1. A point charge q is distance r from a neutral atom of polarizability $$\alpha$$. What's the power of r of the force of attraction between them?

2. Relevant equations

Dipole moment induced by an external field is

$$p = \alpha E_{ext}$$.

The dipole moment (or its magnitude to be precise) is

$$p = dq$$

where d is the distance between the charges +q and -q.

Field from a dipole goes as

$$E_{dip} \propto \frac{p}{r^3}$$.

Field from a point charge goes as

$$E_{ext} \propto \frac{q}{r^2}$$.

3. The attempt at a solution

Force of attraction is

$$q E_{dip} \propto \frac{q p}{r^3} = \frac{q \alpha E_{ext}}{r^3} \propto q^2\alpha~\frac{1}{r^5}$$.

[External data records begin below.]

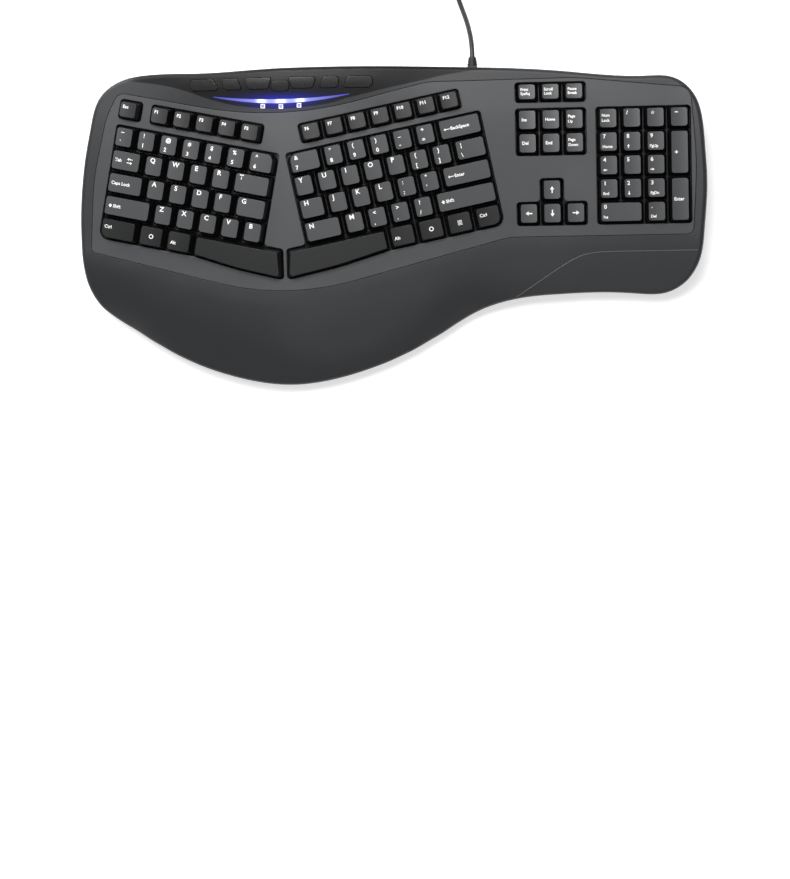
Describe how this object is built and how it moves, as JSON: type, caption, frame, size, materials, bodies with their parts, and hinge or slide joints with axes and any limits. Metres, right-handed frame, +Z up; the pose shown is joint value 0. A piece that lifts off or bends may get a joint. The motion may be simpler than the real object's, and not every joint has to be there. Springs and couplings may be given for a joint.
{
  "type": "ergonomic keyboard",
  "caption": "Split, tented wired keyboard with a curved palm rest, media keys, numeric pad and flip-out rear feet.",
  "frame": {"origin": "on the desk plane, below the middle of the keyboard's outline", "axes": "+X to the user's right, +Y to the rear, +Z up from the desk"},
  "size_m": [0.5162, 0.4771, 0.0709],
  "materials": {
    "deck_grey": "fine texture",
    "palm_grey": "satin",
    "case_black": "matte",
    "key_black": "satin",
    "media_grey": "satin",
    "silicone": "translucent rubber",
    "film": "printed film",
    "steel": "zinc plated",
    "board": "solder mask",
    "light": "light guide",
    "rubber": "soft",
    "cord": "matte jacket"
  },
  "bodies": {
    "case": {"backing_plates": "steel", "bottom_case": "case_black", "case_screws": "steel", "controller_board": "board", "deck_panel": "deck_grey", "dome_sheets": "silicone", "indicator_lenses": "light", "key_plate_left": "case_black", "key_plate_pad": "case_black", "key_plate_right": "case_black", "lead_coil": "cord", "lead_inside": "cord", "lead_run": "cord", "lead_tail": "cord", "lead_tie": "cord", "light_bar": "light", "light_board": "board", "media_board": "board", "media_mat": "silicone", "membranes": "film", "plug_grip": "rubber", "plug_shell": "steel", "rubber_pads": "rubber", "strain_relief": "rubber", "top_case": "palm_grey"},
    "key_escape": {"key_escape": "key_black"},
    "keys_f1_f5": {"keys_f1_f5": "key_black"},
    "keys_number_left": {"keys_number_left": "key_black"},
    "key_tab": {"key_tab": "key_black"},
    "keys_q_to_t": {"keys_q_to_t": "key_black"},
    "key_caps_lock": {"key_caps_lock": "key_black"},
    "keys_a_to_g": {"keys_a_to_g": "key_black"},
    "key_shift_left": {"key_shift_left": "key_black"},
    "keys_z_to_b": {"keys_z_to_b": "key_black"},
    "keys_ctrl_to_alt_left": {"keys_ctrl_to_alt_left": "key_black"},
    "key_space_left": {"key_space_left": "key_black"},
    "keys_f6_f12": {"keys_f6_f12": "key_black"},
    "keys_number_right": {"keys_number_right": "key_black"},
    "key_backspace": {"key_backspace": "key_black"},
    "keys_y_to_backslash": {"keys_y_to_backslash": "key_black"},
    "keys_h_to_quote": {"keys_h_to_quote": "key_black"},
    "key_enter": {"key_enter": "key_black"},
    "keys_n_to_slash": {"keys_n_to_slash": "key_black"},
    "key_shift_right": {"key_shift_right": "key_black"},
    "keys_alt_to_ctrl_right": {"keys_alt_to_ctrl_right": "key_black"},
    "key_space_right": {"key_space_right": "key_black"},
    "keys_print_to_pause": {"keys_print_to_pause": "key_black"},
    "keys_navigation": {"keys_navigation": "key_black"},
    "keys_arrows": {"keys_arrows": "key_black"},
    "keys_numpad_top": {"keys_numpad_top": "key_black"},
    "keys_numpad_digits": {"keys_numpad_digits": "key_black"},
    "key_numpad_zero": {"key_numpad_zero": "key_black"},
    "key_numpad_point": {"key_numpad_point": "key_black"},
    "key_numpad_plus": {"key_numpad_plus": "key_black"},
    "key_numpad_enter": {"key_numpad_enter": "key_black"},
    "media_buttons": {"media_buttons": "media_grey"},
    "foot_left": {"foot_left": "case_black", "foot_tip_left": "rubber"},
    "foot_right": {"foot_right": "case_black", "foot_tip_right": "rubber"}
  },
  "joints": [
    {"name": "key_escape_press", "type": "slide", "parent": "case", "child": "key_escape", "axis": [0.0944, 0.1144, -0.9889], "range_m": [0, 0.0035], "stiffness_N_per_m": 150, "springref_m": -0.0012, "deforming": ["dome_sheets"]},
    {"name": "keys_f1_f5_press", "type": "slide", "parent": "case", "child": "keys_f1_f5", "axis": [0.0944, 0.1144, -0.9889], "range_m": [0, 0.0035], "stiffness_N_per_m": 750, "springref_m": -0.0012},
    {"name": "keys_number_left_press", "type": "slide", "parent": "case", "child": "keys_number_left", "axis": [0.0944, 0.1144, -0.9889], "range_m": [0, 0.0035], "stiffness_N_per_m": 1050, "springref_m": -0.0012},
    {"name": "key_tab_press", "type": "slide", "parent": "case", "child": "key_tab", "axis": [0.0944, 0.1144, -0.9889], "range_m": [0, 0.0035], "stiffness_N_per_m": 150, "springref_m": -0.0012},
    {"name": "keys_q_to_t_press", "type": "slide", "parent": "case", "child": "keys_q_to_t", "axis": [0.0944, 0.1144, -0.9889], "range_m": [0, 0.0035], "stiffness_N_per_m": 750, "springref_m": -0.0012},
    {"name": "key_caps_lock_press", "type": "slide", "parent": "case", "child": "key_caps_lock", "axis": [0.0944, 0.1144, -0.9889], "range_m": [0, 0.0035], "stiffness_N_per_m": 150, "springref_m": -0.0012},
    {"name": "keys_a_to_g_press", "type": "slide", "parent": "case", "child": "keys_a_to_g", "axis": [0.0944, 0.1144, -0.9889], "range_m": [0, 0.0035], "stiffness_N_per_m": 750, "springref_m": -0.0012},
    {"name": "key_shift_left_press", "type": "slide", "parent": "case", "child": "key_shift_left", "axis": [0.0944, 0.1144, -0.9889], "range_m": [0, 0.0035], "stiffness_N_per_m": 150, "springref_m": -0.0012},
    {"name": "keys_z_to_b_press", "type": "slide", "parent": "case", "child": "keys_z_to_b", "axis": [0.0944, 0.1144, -0.9889], "range_m": [0, 0.0035], "stiffness_N_per_m": 750, "springref_m": -0.0012},
    {"name": "keys_ctrl_to_alt_left_press", "type": "slide", "parent": "case", "child": "keys_ctrl_to_alt_left", "axis": [0.0944, 0.1144, -0.9889], "range_m": [0, 0.0035], "stiffness_N_per_m": 450, "springref_m": -0.0012},
    {"name": "key_space_left_press", "type": "slide", "parent": "case", "child": "key_space_left", "axis": [0.0944, 0.1144, -0.9889], "range_m": [0, 0.0035], "stiffness_N_per_m": 150, "springref_m": -0.0012},
    {"name": "keys_f6_f12_press", "type": "slide", "parent": "case", "child": "keys_f6_f12", "axis": [-0.0944, 0.1144, -0.9889], "range_m": [0, 0.0035], "stiffness_N_per_m": 1050, "springref_m": -0.0012},
    {"name": "keys_number_right_press", "type": "slide", "parent": "case", "child": "keys_number_right", "axis": [-0.0944, 0.1144, -0.9889], "range_m": [0, 0.0035], "stiffness_N_per_m": 900, "springref_m": -0.0012},
    {"name": "key_backspace_press", "type": "slide", "parent": "case", "child": "key_backspace", "axis": [-0.0944, 0.1144, -0.9889], "range_m": [0, 0.0035], "stiffness_N_per_m": 150, "springref_m": -0.0012},
    {"name": "keys_y_to_backslash_press", "type": "slide", "parent": "case", "child": "keys_y_to_backslash", "axis": [-0.0944, 0.1144, -0.9889], "range_m": [0, 0.0035], "stiffness_N_per_m": 1200, "springref_m": -0.0012},
    {"name": "keys_h_to_quote_press", "type": "slide", "parent": "case", "child": "keys_h_to_quote", "axis": [-0.0944, 0.1144, -0.9889], "range_m": [0, 0.0035], "stiffness_N_per_m": 900, "springref_m": -0.0012},
    {"name": "key_enter_press", "type": "slide", "parent": "case", "child": "key_enter", "axis": [-0.0944, 0.1144, -0.9889], "range_m": [0, 0.0035], "stiffness_N_per_m": 150, "springref_m": -0.0012},
    {"name": "keys_n_to_slash_press", "type": "slide", "parent": "case", "child": "keys_n_to_slash", "axis": [-0.0944, 0.1144, -0.9889], "range_m": [0, 0.0035], "stiffness_N_per_m": 750, "springref_m": -0.0012},
    {"name": "key_shift_right_press", "type": "slide", "parent": "case", "child": "key_shift_right", "axis": [-0.0944, 0.1144, -0.9889], "range_m": [0, 0.0035], "stiffness_N_per_m": 150, "springref_m": -0.0012},
    {"name": "keys_alt_to_ctrl_right_press", "type": "slide", "parent": "case", "child": "keys_alt_to_ctrl_right", "axis": [-0.0944, 0.1144, -0.9889], "range_m": [0, 0.0035], "stiffness_N_per_m": 600, "springref_m": -0.0012},
    {"name": "key_space_right_press", "type": "slide", "parent": "case", "child": "key_space_right", "axis": [-0.0944, 0.1144, -0.9889], "range_m": [0, 0.0035], "stiffness_N_per_m": 150, "springref_m": -0.0012},
    {"name": "keys_print_to_pause_press", "type": "slide", "parent": "case", "child": "keys_print_to_pause", "axis": [0, 0.0837, -0.9965], "range_m": [0, 0.0035], "stiffness_N_per_m": 450, "springref_m": -0.0012},
    {"name": "keys_navigation_press", "type": "slide", "parent": "case", "child": "keys_navigation", "axis": [0, 0.0837, -0.9965], "range_m": [0, 0.0035], "stiffness_N_per_m": 900, "springref_m": -0.0012},
    {"name": "keys_arrows_press", "type": "slide", "parent": "case", "child": "keys_arrows", "axis": [0, 0.0837, -0.9965], "range_m": [0, 0.0035], "stiffness_N_per_m": 600, "springref_m": -0.0012},
    {"name": "keys_numpad_top_press", "type": "slide", "parent": "case", "child": "keys_numpad_top", "axis": [0, 0.0837, -0.9965], "range_m": [0, 0.0035], "stiffness_N_per_m": 600, "springref_m": -0.0012},
    {"name": "keys_numpad_digits_press", "type": "slide", "parent": "case", "child": "keys_numpad_digits", "axis": [0, 0.0837, -0.9965], "range_m": [0, 0.0035], "stiffness_N_per_m": 1350, "springref_m": -0.0012},
    {"name": "key_numpad_zero_press", "type": "slide", "parent": "case", "child": "key_numpad_zero", "axis": [0, 0.0837, -0.9965], "range_m": [0, 0.0035], "stiffness_N_per_m": 150, "springref_m": -0.0012},
    {"name": "key_numpad_point_press", "type": "slide", "parent": "case", "child": "key_numpad_point", "axis": [0, 0.0837, -0.9965], "range_m": [0, 0.0035], "stiffness_N_per_m": 150, "springref_m": -0.0012},
    {"name": "key_numpad_plus_press", "type": "slide", "parent": "case", "child": "key_numpad_plus", "axis": [0, 0.0837, -0.9965], "range_m": [0, 0.0035], "stiffness_N_per_m": 150, "springref_m": -0.0012},
    {"name": "key_numpad_enter_press", "type": "slide", "parent": "case", "child": "key_numpad_enter", "axis": [0, 0.0837, -0.9965], "range_m": [0, 0.0035], "stiffness_N_per_m": 150, "springref_m": -0.0012},
    {"name": "media_buttons_press", "type": "slide", "parent": "case", "child": "media_buttons", "axis": [0, 0.0523, -0.9986], "range_m": [0, 0.0008], "stiffness_N_per_m": 1500, "springref_m": -0.0004},
    {"name": "foot_left_fold", "type": "hinge", "parent": "case", "child": "foot_left", "pos_m": [-0.19197, 0.08193, 0.01396], "axis": [1, 0, 0], "range_deg": [-135, 0]},
    {"name": "foot_right_fold", "type": "hinge", "parent": "case", "child": "foot_right", "pos_m": [0.21503, 0.08193, 0.01396], "axis": [1, 0, 0], "range_deg": [-135, 0]}
  ]
}
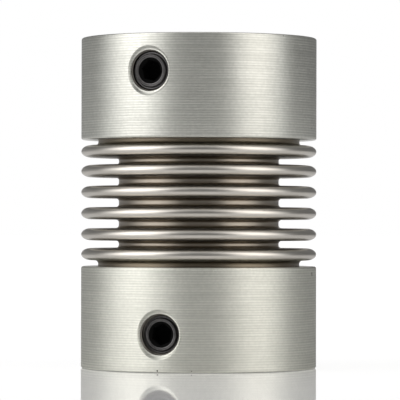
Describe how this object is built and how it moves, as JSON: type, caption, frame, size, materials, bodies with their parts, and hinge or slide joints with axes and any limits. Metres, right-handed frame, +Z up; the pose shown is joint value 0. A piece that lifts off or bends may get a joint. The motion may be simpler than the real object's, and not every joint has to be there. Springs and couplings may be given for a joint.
{
  "type": "bellows coupling",
  "caption": "Bellows coupling that joins shaft ends: bored hubs with set screws, bonded to a thin corrugated metal bellows that flexes.",
  "frame": {"origin": "centre of the lower hub's end face", "axes": "+Z up along the shaft axis, from the lower hub to the upper hub; -Y is the front, near which the first set screw of each hub lies"},
  "size_m": [0.025, 0.025, 0.035],
  "materials": {
    "hub_aluminium": "fine turned, satin",
    "bellows_steel": "bright formed stainless steel",
    "screw_steel": "black oxide alloy steel"
  },
  "bodies": {
    "lower": {"lower_hub": "hub_aluminium", "lower_set_screw_1": "screw_steel", "lower_set_screw_2": "screw_steel"},
    "bellows": {"bellows": "bellows_steel"},
    "upper": {"upper_hub": "hub_aluminium", "upper_set_screw_1": "screw_steel", "upper_set_screw_2": "screw_steel"}
  },
  "joints": [
    {"name": "tilt_x", "type": "hinge", "parent": "lower", "child": "bellows", "pos_m": [0, 0, 0.0175], "axis": [1, 0, 0], "range_deg": [-1.5, 1.5], "stiffness_Nm_per_rad": 2.2, "deforming": ["bellows"]},
    {"name": "tilt_y", "type": "hinge", "parent": "bellows", "child": "upper", "pos_m": [0, 0, 0.0175], "axis": [0, 1, 0], "range_deg": [-1.5, 1.5], "stiffness_Nm_per_rad": 2.2, "deforming": ["bellows"]}
  ]
}
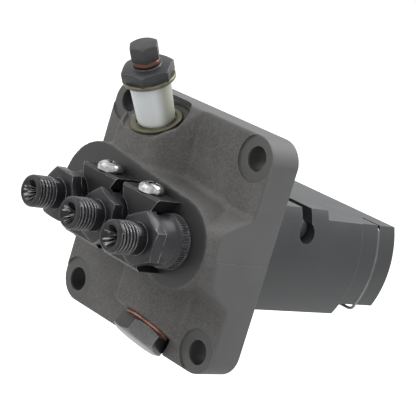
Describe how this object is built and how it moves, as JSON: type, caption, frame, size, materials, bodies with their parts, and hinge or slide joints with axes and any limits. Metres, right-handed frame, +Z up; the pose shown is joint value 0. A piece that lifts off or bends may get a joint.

Sanity check: force of attraction between a dipole $$p = dq$$ and a point charge q distance r away (on the axis of the dipole) using Coulomb's law.

$$F = \frac{q^2}{4\pi\epsilon_0} \left ( \frac{1}{(r-d/2)^2} - \frac{1}{(r+d/2)^2} \right ) = \frac{q^2}{4\pi\epsilon_0}\frac{1}{r^2} \left ( \frac{1}{(1-d/2r)^2} - \frac{1}{(1+d/2r)^2} \right )$$

For $$r >> d$$

$$F \approx \frac{q^2}{4\pi\epsilon_0}\frac{1}{r^2} \left ( 1 + 2\left(\frac{d}{2r}\right)^2 - 1 + 2\left(\frac{d}{2r}\right)^2 \right ) = \frac{1}{4\pi\epsilon_0}\frac{(dq)^2}{r^4} = \frac{1}{4\pi\epsilon_0}\frac{p^2}{r^4}$$.

The dipole moment has r dependence

$$p = \alpha E_{ext} \propto \frac{\alpha}{r^2}$$,

which implies

$$F \propto \frac{p^2}{r^4} \propto \frac{\alpha^2}{r^8}$$.

Both calculations cannot be correct. So which one is right, and why is the other one wrong? Thanks!

Last edited: Nov 30, 2008